New PFSC director Daub proves to be a self-starter
HARRISBURG — With the appointment of Harold Daub as newly appointed executive director of the Pennsylvania Federation of Sportsmen and Conservations came all the public-relations generated quotes attributed to the 57-year-old Muir native always associated with such press releases.
Then, one simple statement from Daub said it all when he confided to some longtime associates: “I can’t wait to get started.”
Within days of assuming his new position, the former officer in the Pennsylvania State Chapter of the National Wild Turkey Federation and most recently director of Hunters United for Sunday Hunting was making a positive impression on all fronts with those attending the April quarterly meeting of the Pennsylvania Game Commission board of commissioners meeting.
Daub, who is in his 20th year as a Hunter-Trapper Education Course instructor, knew what his game plan would be when applying for the position based on advice he received from the late Don Heckman, who was known nationally for his work with the NWTF.
“I met Don when I became active with the NWTF, and one of many things he taught me and many others was: ‘Tell your story.’
“My plan is to tell our story through that at-a-glance venue of social media. That’s how I have to show the value in investing in a PFSC membership. Social media expertise and strategies must be acquired by the leaders in the Federation and we need to begin recruiting tomorrow’s leaders. Recruitment efforts must be tailored to the mobile device communication experience.”

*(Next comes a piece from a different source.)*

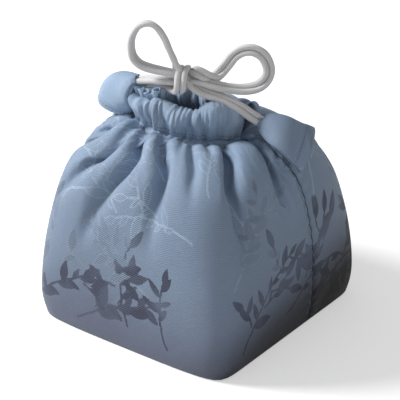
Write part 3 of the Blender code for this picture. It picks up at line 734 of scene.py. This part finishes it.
lining_cloth = plain_lining()
taut = taut_wall(np.arange(COLUMNS) / COLUMNS, np.linspace(0, 1, wall + 1))
facing_in = outward(taut)
low = ((taut - cloth[: wall + 1]) * facing_in).sum(axis=2)
for reach, axis in ((6, 1), (2, 0)):
    low = np.max([np.roll(low, shift, axis=axis) for shift in range(-reach, reach + 1)], axis=0)
for turn in range(10):
    low = 0.5 * low + 0.25 * (np.roll(low, 1, axis=1) + np.roll(low, -1, axis=1))
    low[1:-1] = 0.5 * low[1:-1] + 0.25 * (low[2:] + low[:-2])
low = np.maximum(low, 0)
low[:8] = np.minimum(low[:8], 2.0)
inner = (taut - facing_in * (low + LINING_IN)[..., None])[::2, ::2]
inner[:, :, 2] = np.maximum(inner[:, :, 2], 4.2)
inner = np.concatenate([inner[:1] * (0.0, 0.0, 1.0), inner[:1] * (0.5, 0.5, 1.0), inner])
side = np.arange(inner.shape[1]) * 2 / COLUMNS * CLOTH_ROUND
up = np.arange(len(inner)) * CLOTH_HEIGHT / len(inner)
lining = cloth_mesh("padded_lining_quilt", inner, np.stack(np.meshgrid(side, up), axis=-1), closed=True)
dress(lining, lining_cloth, node="padded_lining", thickness=LINING_PAD)

# The base panel: two squares of the jacquard on a stiff pad 3.4 mm thick, its edge turned in under
# the wall's hem. Its rings run from the middle below, round the edge, to the middle above.
BASE_RINGS = [
    (74.4, 0.2), (30.0, 0.2), (1.6, 0.0), (0.9, 0.3), (0.7, 1.4), (1.0, 2.9), (2.0, 3.4), (30.0, 3.4),
    (74.4, 3.4),
]
angles = even_angles(base_outline, np.arange(COLUMNS) / COLUMNS, 0.0)
base_rings = []
for inset, height in BASE_RINGS:
    ring = base_outline(angles, inset)
    keep = np.minimum(1.0, (74.5 - inset) / 74.5)
    ring[:, 1] -= np.where(ring[:, 1] < 0, front_bow(ring[:, 0], height) * keep, 0.0)
    base_rings.append(np.column_stack([ring, np.full(len(angles), height)]))
base_rings = np.array(base_rings)[::-1]
base = cloth_mesh("base_panel_cloth", base_rings, base_rings[:, :, :2], closed=True)
dress(base, jacquard, node="base_panel")

# The casing: the upper edge of each panel turned in and sewn down, which makes a channel for the
# cords. The drawn cords gather it, and it is open at both side seams.
for name, first in (("front_casing", 0), ("back_casing", COLUMNS // 2)):
    rows = doubled(doubled(cloth[wall:, first : first + COLUMNS // 2], 1), 0)
    side = (first + np.arange(rows.shape[1]) / 2) / COLUMNS * CLOTH_ROUND
    up = CLOTH_HEIGHT + np.arange(rows.shape[0]) * 1.3
    piece = cloth_mesh(name + "_cloth", rows, np.stack(np.meshgrid(side, up), axis=-1))
    dress(piece, jacquard, node=name, thickness=0.7)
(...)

Daub said the biggest adjustment with his new position compared to his previous one as the leader of HUSH is rather than working to get people to agree with his position is working to promote the policies of the PFSC. That includes policies he may not agree with, but are supported by the organization.
“I will have my same passion, but the message will be that of the organization’s policies,” Daub said. “I will strive to put subject matter experts in contact with our organization’s delegates and board of directors to ensure our members understand scientific wildlife management techniques.
“My first goal is to study and understand the communication within the PFSC. A grassroots organization needs to be able to get information up the chain in a very timely, accurate, verifiable way.
“I am becoming familiar with our process, and where I see opportunity to make suggested improvements I will do that. At the same time, I also need to find a solution to a concern I have had verified by my daughter, and several other Millennial generation friends and acquaintances: That generation has not been effectively made aware of PFSC.”
Daub said this is the same issue that all outdoors activities are experiencing and is also affecting most conservation organizations. With the retirement of the Baby Boomer Generation leaders the replacements need to be found in the Millennials — an even larger demographic than the boomers.
“When one joins their local gun club, fishing club or beagle club, it’s easy to see the tangible benefit of their purchase. I need to be able to talk to those interested in outdoors activities of all kinds, those interested in ensuring our waters are protected from polluters, those who are concerned with anti-gun and anti-hunting agendas and bring them all together by showing them the benefit of having full-time representation in Harrisburg.
“I need to communicate that PFSC is on the front lines in our State Capital halls, in the agencies that set regulations relating to hunting, fishing and natural resources every day. Also, I need to convince enough of them to support this concept of “A Federation of many interests/organizations banded together for the good of all.
“Imagine the overwhelming influence a million-member PFSC would have on Pennsylvania legislation. Today, with the ease of mass communication via social media, I think it’s possible to attract a million Pennsylvanians to join the PFSC and be part of the fight for the protection of our wild resources and our constitutional rights.”
Daub believes the current threats to our wildlife and resources are best reacted to with more regulation and less legislation. He sees the need for nimble, easily adjusted regulations rather than cumbersome legislation that has probably never been more easily recognized.
“It’s concerning to me how few of our representatives and senators have no idea and no experience and no interest in the outdoors,” Daub said. “I enjoy talking with them and enjoy educating them on the issues.
“Now, I can devote so much time to that effort, and that’s the value I can bring for that investment in a PFSC membership. I love our tag line: We are on the front lines in Harrisburg so you can be in the woods, on the water, or at the range.
“I will strive to get the PFSC membership to a level that can’t be ignored by Legislators, Commissioners, Secretaries, or anyone else that sets the rules that relate to the outdoors. I truly feel I’m extremely well prepared to lead this organization, and I’m expecting to see significant recruitment into PFSC this year.”
Doyle Dietz is a board member of the Pennsylvania Outdoor Writers Association.